Au Mali, une équipe du FMI, le Fonds monétaire international, vient d’arriver à Bamako, en provenance de Washington. Elle a commencé hier, jeudi 11 septembre, une mission d’évaluation. Une mission qui intervient dans un contexte tendu puisque le versement des crédits accordés au Mali est suspendu, depuis plus de trois mois. Anton Op de Beke est le représentant du FMI à Bamako.
RFI : Une mission d’évaluation du FMI vient d’arriver à Bamako pour mener ce que vous appelez « une revue » de quoi s’agit-il ?
Anton Op de Beke : Il s’agit d’une revue du programme que le gouvernement malien a avec le FMI, c’est un programme sur trois ans approuvé en décembre 2013. Ce programme a subi des revues semestrielles normalement, c’est comme ça que le programme se déroule.
Cette mission d’évaluation arrive à Bamako alors que le FMI a gelé ses versements au Mali depuis le mois de mai. Dans la foulée, la Banque mondiale et l’Union européenne ont aussi suspendu leur aide. A quoi doivent s’intéresser les évaluateurs du FMI pendant leur séjour au Mali ?
Vous avez raison, nous n’avons pas pu conclure la première revue de ce programme comme prévu au mois de juin, à cause des dépenses hors budget qui requéraient plus de temps pour examiner. Donc cette mission va examiner en même temps ce qui reste de la première revue et va préparer la deuxième revue sur base de la performance de fin juin. Essentiellement, ce sont des mesures qu’on a encodées avec le gouvernement pour remédier à la faiblesse dans la gestion des finances publiques que ces deux transactions ont démontrée.
Les deux transactions sont d’une part l’achat d’un avion présidentiel, d’autre part un contrat passé par le ministère de la Défense. Sur le dossier de l’avion présidentiel acquis par Ibrahim Boubacar Keïta pour 30 millions d’euros, le coût de cet avion, qui n’était pas prévu dans le budget national initialement a été réintégré ?
Exactement, l’achat de cet avion n’était pas prévu dans les finances 2014. Maintenant, le gouvernement, c’était une mesure convenue, a intégré cet avion dans la loi des finances rectificatives. Ca veut dire que l’avion est financé sur les ressources du pays et le gouvernement a présenté des économies dans son budget d’investissement pour financer les 14,5 milliards francs CFA qui restaient sur cet avion.
En revanche, le FMI s’inquiète aussi de la façon dont ont été passé certains contrats publics, c’est le cas pour l’avion présidentiel, c’est le cas également du contrat d’équipement passé par ministère de la Défense pour 105 millions d’euros via un intermédiaire privé. Sur ce dossier, que cherchez-vous à comprendre aujourd’hui ?

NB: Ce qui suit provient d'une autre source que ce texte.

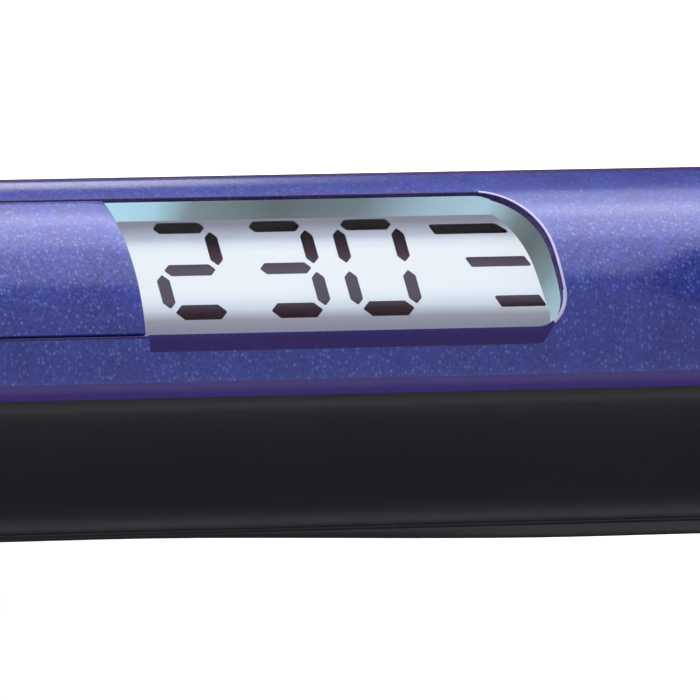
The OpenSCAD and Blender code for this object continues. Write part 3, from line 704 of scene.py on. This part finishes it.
strokes = {
    "a": level(HALF_H, 1.08), "g": level(0, 1.12), "d": level(-HALF_H, 1.5),
    "b": upright(HALF_W, CUT, HALF_H - CUT), "c": upright(HALF_W, CUT - HALF_H, -CUT),
    "f": upright(-HALF_W, CUT, HALF_H - CUT), "e": upright(-HALF_W, CUT - HALF_H, -CUT),
}
shapes = []
for cx, lit in DIGITS:
    shapes += [[(cx + x + SLANT * y, DIGIT_Y + y) for x, y in strokes[k]] for k in lit]
for mid, thick, xa, xb, slant in BARS:
    h = thick / 2
    shapes.append([(xa + 0.4, mid - h), (xb + slant, mid - h), (xb, mid + h), (xa, mid + h)])
shells = []
for shape in shapes:
    loop = clean(soften([(x, y, 0.16) for x, y in shape], 4), 0.5)
    shells.append(plate([loop], [(0, 0.06), (0, 0.01), (0.01, 0.0)], flat(LCD_Z + 0.07), 0.7, 0.5))
make("display_digits", *join(*shells), "handle", "ink", "display_ink", ["display_segments"])

# ---- collar, barrel and tip

def facing(local, direction, at):
    """Turns a local axis to a direction and puts the local origin at a point."""
    turn = Vector(local).rotation_difference(Vector(direction)).to_matrix().to_4x4()
    return Matrix.Translation(at) @ turn


def across_iron(x, z):
    """Puts a shape turned round its own x axis across the iron at (x, z)."""
    return facing((1, 0, 0), (0, 1, 0), (x, 0, z))


def rounded(top, bottom, thick, n=5):
    """Wall rings of a plate whose upper and lower edges are both rounded."""
    steps = [pi / 2 * i / n for i in range(n + 1)]
    return ([(bottom * (1 - sin(a)), thick - bottom * (1 - cos(a))) for a in steps]
            + [(top * (1 - cos(a)), top * (1 - sin(a))) for a in steps])


def on_side(half):
    """A side view in x and z, with depth running across from the near face."""
    return lambda x, z, depth: (x, depth - half, z)


def slab(outline, half, r, mid=0.0, holes=(), du=1.2):
    """A side view outline given a thickness of 2 half about y = mid, with rounded edges."""
    rings = {0: rounded(r, r, 2 * half)}
    rings.update({k + 1: rounded(0.08, 0.08, 2 * half) for k in range(len(holes))})
    shell = plate([clean(outline, 0.6)] + [h[::-1] for h in holes], rings, on_side(half), du, du)
    return moved(shell, Matrix.Translation((0, mid, 0)))


def screw(top, direction, head_r, head_h, shank_r, length):
    """A pan-head screw with a cross recess. top is the middle of its head."""
    arm, w = head_r * 0.56, head_r * 0.13
    cross = [(arm, -w), (arm, w), (w, w), (w, arm), (-w, arm), (-w, w),
             (-arm, w), (-arm, -w), (-w, -w), (-w, -arm), (w, -arm), (w, -w)]
    dome, step = head_h * 0.22, head_r * 0.2
    head = plate([circle(0, 0, head_r), clean(cross, step)[::-1]],
                 {0: rounded(head_h * 0.3, 0.03, head_h * 0.78), 1: [(0, head_h * 0.5), (0, 0.03), (-0.03, 0.0)]},
                 lambda u, v, d: (u, v, -d - dome * (u * u + v * v) / head_r ** 2), step, step, blind={1})
    foot, neck = -head_h - length, -head_h * 0.8
    shank = turned([(foot, 0), (foot + 0.4, shank_r), (neck, shank_r), (neck, 0)], 32)
    return join(moved(head, facing((0, 0, 1), direction, top)), moved(shank, facing((1, 0, 0), direction, top)))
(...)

Il y a un abus d’une provision dans le code du marché public qui permet au ministère de la Défense de faire des achats exigeant le secret militaire. Mais dans la pratique, cette provision a été utilisée pour toute sorte d’achats qui incluent cet avion présidentiel, y inclut ses fournitures qui ne sont pas du tout de nature militaire. Ca nous paraît une mauvaise utilisation des ressources limitées du pays. Mais les autorités ont préparé un décret qui va limiter l’usage de cet article 8.

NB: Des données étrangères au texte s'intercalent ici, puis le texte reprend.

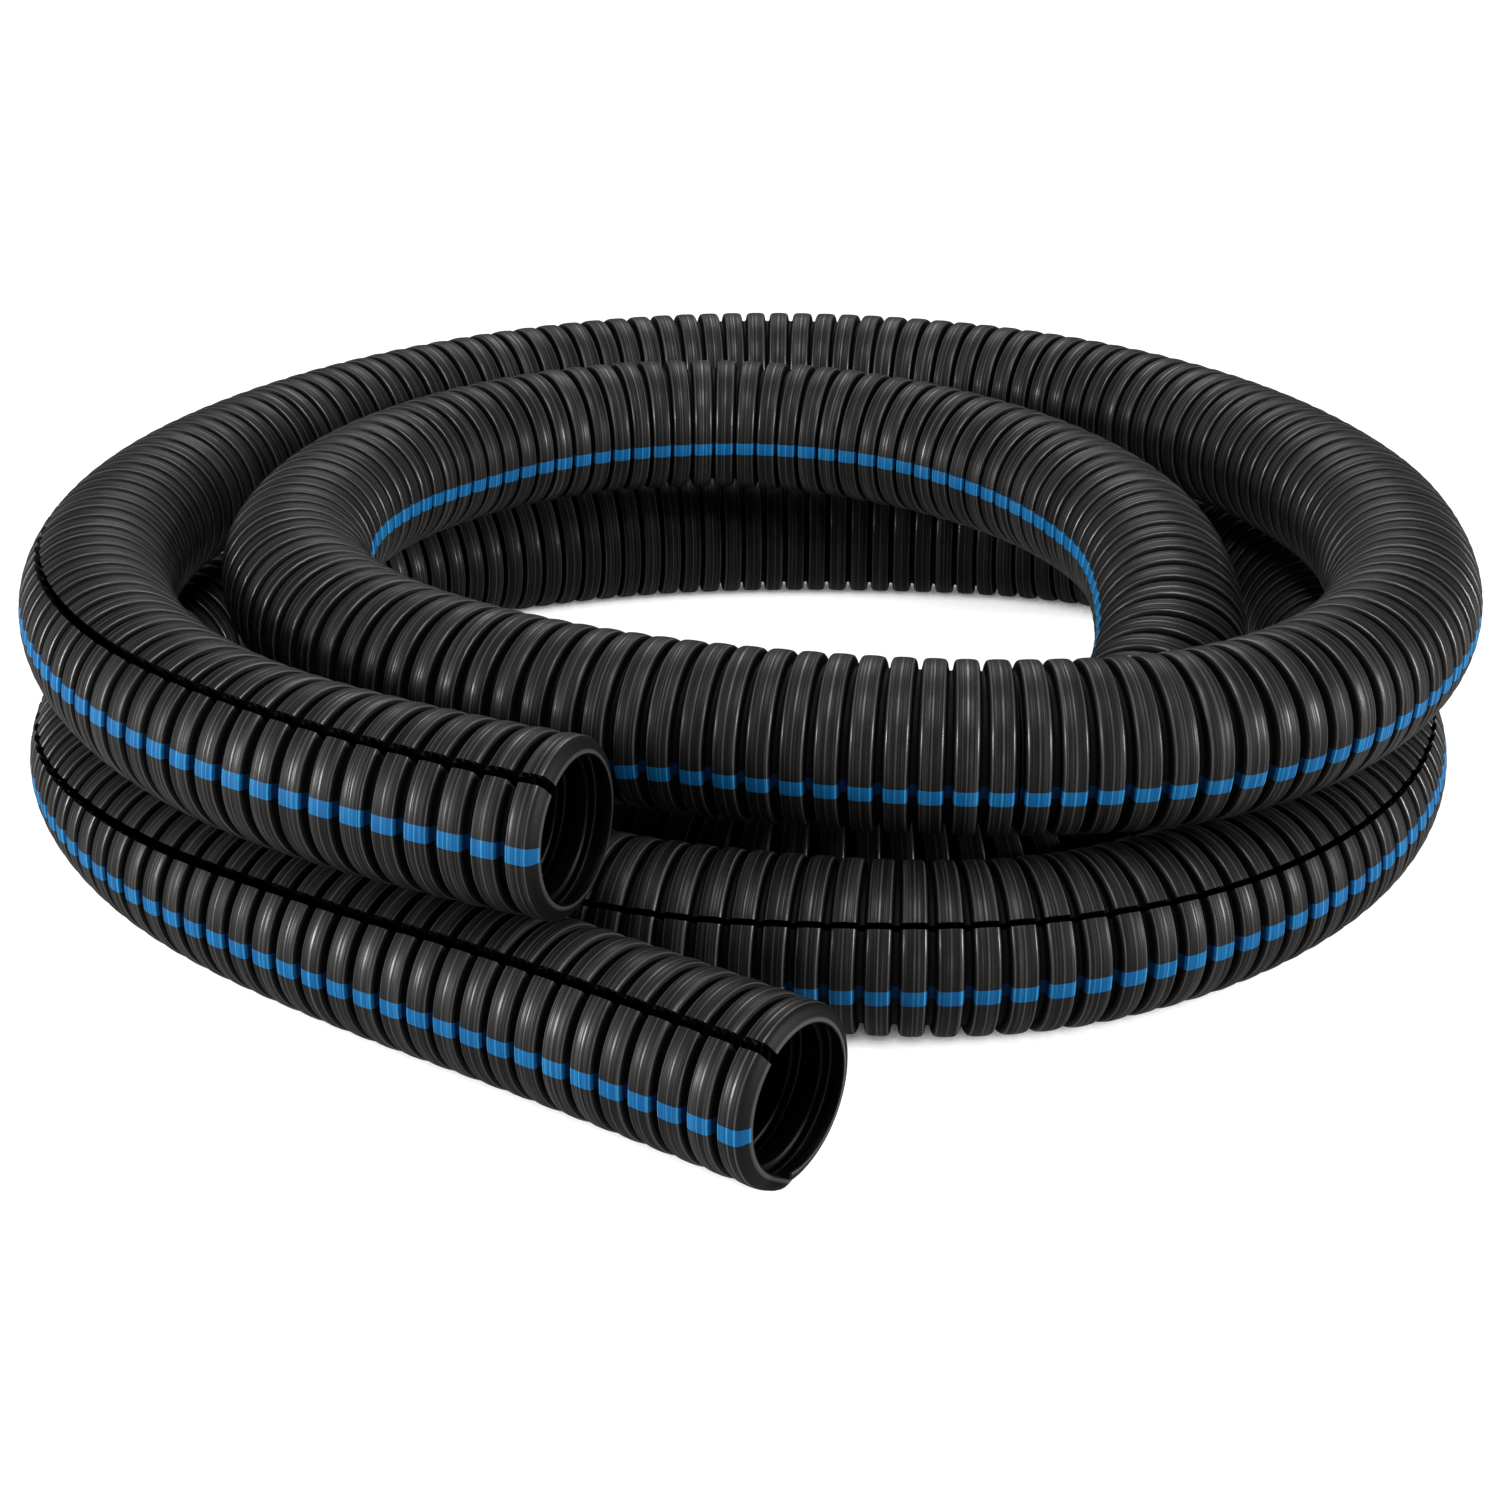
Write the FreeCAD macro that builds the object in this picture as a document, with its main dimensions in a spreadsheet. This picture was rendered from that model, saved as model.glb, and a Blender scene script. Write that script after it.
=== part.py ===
# Vacuum hose, folded double and wound into a loose coil that lies on a flat surface.
# Millimetres, Z up. The origin is under the middle of the coil's outline, on that surface.
import FreeCAD, Part
import Sketcher
import math
import os

Vector = FreeCAD.Vector

doc = FreeCAD.newDocument("vacuum_hose")

# Driving dimensions.
# The hose is named by its bore. One wall of even thickness rises and falls in square ribs.
# The land is the part of the wall that touches the bore, and the hollow is the inside of a rib.
DIMENSIONS = [
    ("bore_diameter", 38.0),
    ("root_diameter", 41.0),
    ("crest_diameter", 48.0),
    ("wall", 1.5),
    ("rib_pitch", 9.0),
    ("groove_width", 1.6),
    ("crest_width", 5.3),
    ("land_half", 1.95),
    ("hollow_start", 3.0),
    ("end_ribs", 3),
    ("slit_width", 2.2),
    ("stripe_width", 4.0),
    ("stripe_depth", 0.5),
    ("upper_slit_angle", 55.0),
    ("upper_stripe_angle", 6.0),
    ("lower_slit_angle", 58.0),
    ("lower_stripe_angle", 0.0),
    ("corners_per_quarter", 4),
    ("coil_centre_x", 0.1),
    ("coil_centre_y", 10.6),
]
sheet = doc.addObject("Spreadsheet::Sheet", "Sizes")
for row, (alias, value) in enumerate(DIMENSIONS, start=1):
    sheet.set("A%d" % row, alias.replace("_", " "))
    sheet.set("B%d" % row, str(value))
    sheet.setAlias("B%d" % row, alias)
doc.recompute()

crest_radius = sheet.crest_diameter / 2
floor_height = crest_radius
end_length = sheet.end_ribs * sheet.rib_pitch
coil_centre = Vector(sheet.coil_centre_x, sheet.coil_centre_y, 0)
UP = Vector(0, 0, 1)

# A bend's arc reaches this fraction of the shorter run next to its corner.
ARC_REACH = 0.45

# The plain stretches have a ring of flats, and the tighter or shorter of them in view have more.
FINE_FLATS = 16
WIDE_FLATS = 12
HIDDEN_FLATS = 8

# The places where a turn of the coil is furthest left, back, right and front,
# measured from the coil's centre. The third number is the height of the hose's middle.
upper_height = 74
UPPER_START = Vector(16, -211, upper_height)
UPPER_STATIONS = [
    Vector(-208, 4, upper_height),
    Vector(3, 227, upper_height),
    Vector(208.5, 9, upper_height),
    Vector(81, -155, upper_height),
    Vector(-147, 9, upper_height),
    Vector(-12, 155, upper_height),
    Vector(134, 2, 65),
]
LOWER_STATIONS = [
    Vector(29, -181, floor_height),
    Vector(200, -6, floor_height),
    Vector(0, 174, floor_height),
    Vector(-210, 0, floor_height),
]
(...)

Toujours à la demande du FMI, toujours en juin dernier, les autorités maliennes se sont également engagées à commander des audits au Vérificateur général sur les deux dossiers que l’on a évoqué, l’achat de l’avion présidentiel et le contrat passé par le ministère de la Défense ?
Le Premier ministre a demandé au Vérificateur général de conduire un audit sur les aspects budgétaires et les aspects de passation de marchés de ces deux transactions et il a demandé à la Cour suprême de faire le même point de vue budgétaire. Nous espérons que ces audits seront disponibles pendant cette mission avec les autorités, on va discuter comment intégrer les conclusions qui en sont tirées dans le programme. Les deux institutions sont indépendantes et elles ont des réputations professionnelles et ça nous donne confiance dans la qualité des rapports.

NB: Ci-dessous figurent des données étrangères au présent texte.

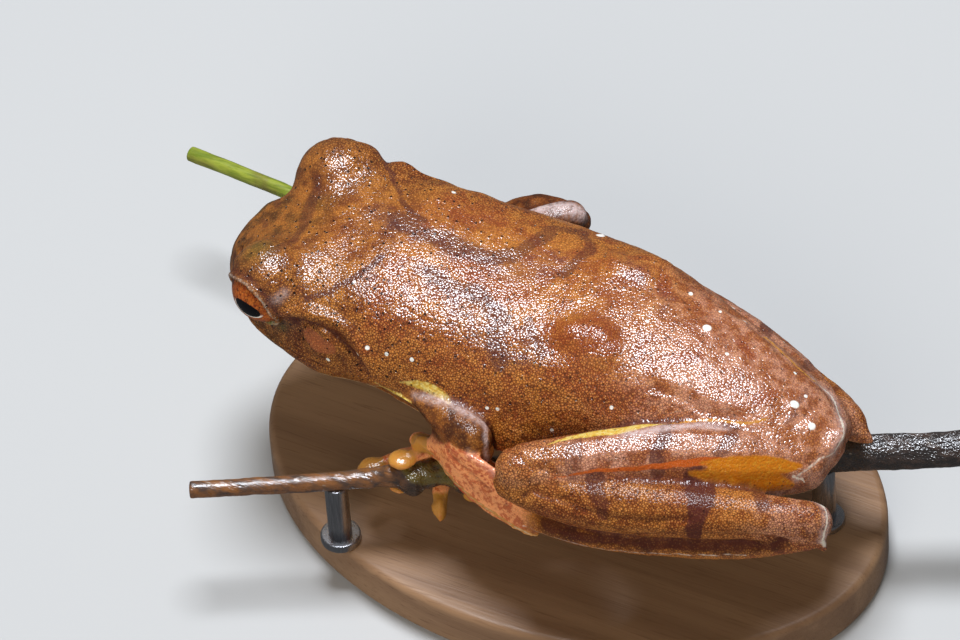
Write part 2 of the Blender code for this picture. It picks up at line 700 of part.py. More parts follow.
def web(path_a, path_b, reach):
    """A thin sheet between two digits, hollowed at its free edge."""
    rows_a = spread(path_a, 3)
    rows_b = spread(path_b, 3)
    count = max(int(min(len(rows_a), len(rows_b)) * reach), 3)
    left = [place(*row) for row in rows_a[:count]]
    right = [place(*row) for row in rows_b[:count]]
    grid = []
    for index in range(count):
        line = []
        for column in range(WEB_COLUMNS + 1):
            t = column / WEB_COLUMNS
            back = math.sin(math.pi * t) * WEB_HOLLOW if index == count - 1 else 0.0
            point = left[index].lerp(right[index], t)
            if back:
                point = point.lerp(left[index - 1].lerp(right[index - 1], t), back)
            line.append(point)
        grid.append(line)
    mesh = bmesh.new()
    verts = [[mesh.verts.new(point) for point in line] for line in grid]
    for lower, upper in zip(verts, verts[1:]):
        for i in range(WEB_COLUMNS):
            mesh.faces.new((lower[i], lower[i + 1], upper[i + 1]))
            mesh.faces.new((lower[i], upper[i + 1], upper[i]))
    bmesh.ops.recalc_face_normals(mesh, faces=mesh.faces)
    mesh.normal_update()
    normals = {vert: vert.normal.copy() for vert in mesh.verts}
    half = WEB_HALF_THICKNESS * MM
    top = {vert: mesh.verts.new(vert.co + normals[vert] * half) for vert in normals}
    for vert, normal in normals.items():
        vert.co = vert.co - normal * half
    sheet = [face for face in mesh.faces]
    border = [edge for edge in mesh.edges if len(edge.link_faces) == 1]
    for face in sheet:
        mesh.faces.new([top[vert] for vert in face.verts])
    for edge in border:
        a, b = edge.verts
        mesh.faces.new((a, b, top[b], top[a]))
    bmesh.ops.triangulate(mesh, faces=mesh.faces)
    bmesh.ops.recalc_face_normals(mesh, faces=mesh.faces)
    return as_object(mesh, "web")


def digits_and_webs(digits, disc, reach, radius_root=DIGIT_ROOT_RADIUS):
    """All the digits of a hand or foot, with the webs between neighbours."""
    pieces = []
    for path, facing in digits:
        pieces += digit(path, radius_root, DIGIT_TIP_RADIUS, disc, facing)
    for (path_a, _), (path_b, _) in zip(digits, digits[1:]):
        pieces.append(web(path_a[:3], path_b[:3], reach))
    return pieces


def calcar(measures):
    """The pointed skin flap on a heel."""
    root, tip, radius = measures
    return cone(place(*root), place(*tip), radius, CALCAR_TIP_RADIUS, 8)


def foot_pieces(tarsus, toes, spur):
    """Tarsus, heel flap, toes and webs."""
    return [tube(tarsus), calcar(spur)] + digits_and_webs(toes, TOE_DISC, WEB_REACH_FOOT)


def hand_pieces(palm, fingers):
    """Palm, fingers and the short webs at their roots."""
    return [tube(palm, 10)] + digits_and_webs(fingers, FINGER_DISC, WEB_REACH_HAND)


def woody_shoot(grow=0.0):
    """The woody shoot with its knots, as separate closed forms."""
    pieces = [round_path(WOODY_SHOOT, PERCH_SIDES, 2, grow)]
    for f, l, u, radius in KNOTS:
        pieces.append(ball(place(f, l, u), (radius,) * 3, None, 10, 7, grow))
    return pieces


def green_shoot(grow=0.0):
    """The green shoot."""
    return [round_path(GREEN_SHOOT, PERCH_SIDES, 2, grow)]


def perch_cutters():
    """Both shoots, grown by the gap."""
    return woody_shoot(GAP) + green_shoot(GAP)


def grown(stations):
    """A limb segment grown by the gap, as a cutter."""
    return tube(stations, grow=GAP)


def build_trunk_and_head():
    """Torso, head and eyes."""
    fold = tube(VENT_FOLD, 8)
    humps = [ball(place(*hump), SACRAL_HUMP_RADII, None, 12, 8) for hump in SACRAL_HUMPS]
    node("torso", "skin_brown", [body_and_head(), fold] + humps,
         [slab_between(NECK_F - GAP / 2, AHEAD_OF_SNOUT_F)] + perch_cutters())
    cutters = [slab_between(BEHIND_VENT_F, NECK_F + GAP / 2), nostril(1), nostril(-1), mouth_line()]
    for side in (1, -1):
        cutters += [eyeball(side, EYE_CAVITY_RADIUS, 14, 8), lid_opening(side)]
    node("head", "skin_brown", head_pieces(), cutters)
    for side, word in ((1, "left"), (-1, "right")):
        node("eye_" + word, "iris", [eyeball(side, EYE_RADIUS)])


def build_hind_leg(word, thigh, shank, tarsus, toes, spur, others):
    """Thigh, shank and foot of one side."""
    node("thigh_" + word, "skin_limb", [tube(thigh)], [body_and_head(GAP)] + perch_cutters())
    node("shank_" + word, "skin_limb", [tube(shank)],
         [body_and_head(GAP), grown(thigh)] + perch_cutters())
    cutters = [body_and_head(GAP), grown(thigh), grown(shank)] + perch_cutters()
    node("foot_" + word, "skin_red", foot_pieces(tarsus, toes, spur), cutters + others,
         "MANIFOLD", SHARP_ANGLE_DIGITS)


def build_arm(word, upper_arm, forearm, palm, fingers, others=()):
    """Upper arm, forearm and hand of one side."""
    node("upper_arm_" + word, "skin_limb", [tube(upper_arm)], [body_and_head(GAP)])
    node("forearm_" + word, "skin_limb", [tube(forearm)],
         [body_and_head(GAP), grown(upper_arm)] + perch_cutters())
    cutters = [body_and_head(GAP), grown(upper_arm), grown(forearm)] + perch_cutters()
    node("hand_" + word, "skin_red", hand_pieces(palm, fingers), cutters + list(others),
         "MANIFOLD", SHARP_ANGLE_DIGITS)


def build_perch():
    """The forked length of branch."""
    node("perch_branch", "bark", woody_shoot())
    node("perch_shoot", "green_bark", green_shoot(), woody_shoot(GAP))


def build_stand():
    """A flat oval base and two short rods."""
    mesh = bmesh.new()
    bmesh.ops.create_cone(mesh, cap_ends=True, segments=BASE_SIDES, radius1=1.0, radius2=1.0, depth=1.0)
    size = Matrix.Diagonal((BASE_HALF_LENGTH * MM, BASE_HALF_WIDTH * MM, BASE_THICKNESS * MM)).to_4x4()
    lift = Matrix.Translation((0.0, 0.0, BASE_THICKNESS * MM / 2))
    bmesh.ops.transform(mesh, matrix=lift @ size, verts=mesh.verts)
    rims = [edge for edge in mesh.edges if abs(edge.verts[0].co.z - edge.verts[1].co.z) < 1e-6]
    bmesh.ops.bevel(mesh, geom=rims, offset=BASE_EDGE * MM, segments=2, affect="EDGES", profile=0.5)
    base = as_object(mesh, "base")
    finish(base, "stand_base", "stand_wood")
    for name, (f, l) in ROD_FEET.items():
        foot = place(f, l, GAP - BASE_TOP_BELOW_VENT)
        top = place(f, l, -ROD_TOP_BELOW_VENT)
        node(name, "stand_steel", [cone(foot, top, ROD_RADIUS, ROD_RADIUS, 16)], perch_cutters())


def build():
    """Every node of the model."""
    for item in list(bpy.data.objects):
        bpy.data.objects.remove(item)
    build_trunk_and_head()
    build_arm("left", UPPER_ARM_LEFT, FOREARM_LEFT, PALM_LEFT, FINGERS_LEFT)
    build_arm("right", UPPER_ARM_RIGHT, FOREARM_RIGHT, PALM_RIGHT, FINGERS_RIGHT)
    arm_side = [grown(UPPER_ARM_LEFT), grown(FOREARM_LEFT), tube(PALM_LEFT, 10, grow=GAP)]
    for path, _ in FINGERS_LEFT:
        arm_side.append(round_path([(*point, DIGIT_ROOT_RADIUS) for point in path], 8, grow=GAP))
    build_hind_leg("left", THIGH_LEFT, SHANK_LEFT, TARSUS_LEFT, TOES_LEFT, CALCAR_LEFT, arm_side)
    build_hind_leg("right", THIGH_RIGHT, SHANK_RIGHT, TARSUS_RIGHT, TOES_RIGHT, CALCAR_RIGHT, [])
    build_perch()
    build_stand()


build()
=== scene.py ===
"""Looks of the tree frog model: one skin over the body, eyes, perch, display stand and studio.

Measures named f, l and u are millimetres in the frog's own directions from its vent:
forward to the snout, out to its left, and up. Finished meshes are in metres, as the frame is.
"""
import json
import logging
import math
from dataclasses import dataclass
from enum import Enum

import bpy
import numpy as np
from mathutils import Matrix, Vector, noise
from mathutils.bvhtree import BVHTree

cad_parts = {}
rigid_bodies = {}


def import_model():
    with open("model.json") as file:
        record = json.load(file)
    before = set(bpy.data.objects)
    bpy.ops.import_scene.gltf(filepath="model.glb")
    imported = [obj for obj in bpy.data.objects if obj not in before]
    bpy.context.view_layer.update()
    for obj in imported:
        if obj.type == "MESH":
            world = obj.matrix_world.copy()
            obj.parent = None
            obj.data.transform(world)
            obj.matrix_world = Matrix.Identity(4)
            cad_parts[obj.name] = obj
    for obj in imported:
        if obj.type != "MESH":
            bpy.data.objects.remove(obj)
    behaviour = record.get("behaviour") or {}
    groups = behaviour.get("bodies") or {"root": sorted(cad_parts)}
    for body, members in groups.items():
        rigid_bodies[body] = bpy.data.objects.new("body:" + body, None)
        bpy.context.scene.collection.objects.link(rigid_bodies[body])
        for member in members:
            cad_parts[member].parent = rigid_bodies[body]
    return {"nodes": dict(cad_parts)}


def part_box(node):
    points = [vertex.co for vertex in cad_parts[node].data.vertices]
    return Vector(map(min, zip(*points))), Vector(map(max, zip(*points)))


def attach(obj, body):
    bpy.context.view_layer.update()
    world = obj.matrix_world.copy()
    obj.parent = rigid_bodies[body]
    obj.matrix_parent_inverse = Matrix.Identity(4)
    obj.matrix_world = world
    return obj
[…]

Si la mission d’évaluation du FMI se déroule bien, dans le meilleur des cas d’ici combien de temps, peut-on envisager une reprise des crédits accordés par le FMI au Mali ?
Si tout se déroule bien et on l’espère, cette mission préparera un rapport qui sera soumis à notre conseil d’administration au début du mois de décembre, c’est après discussion du conseil que le décaissement sera fait. Ce sera plus en décembre. Plus important que le décaissement du FMI qui n’est pas très grand, je crois, c’est l’appui budgétaire que donnent plusieurs bailleurs.
L’Union européenne notamment, premier bailleur au Mali ?
L’Union européenne, la Banque mondiale, mais aussi la France et plusieurs autres bailleurs et eux ils regardent avec beaucoup d’attention cette mission et les résultats de cette mission.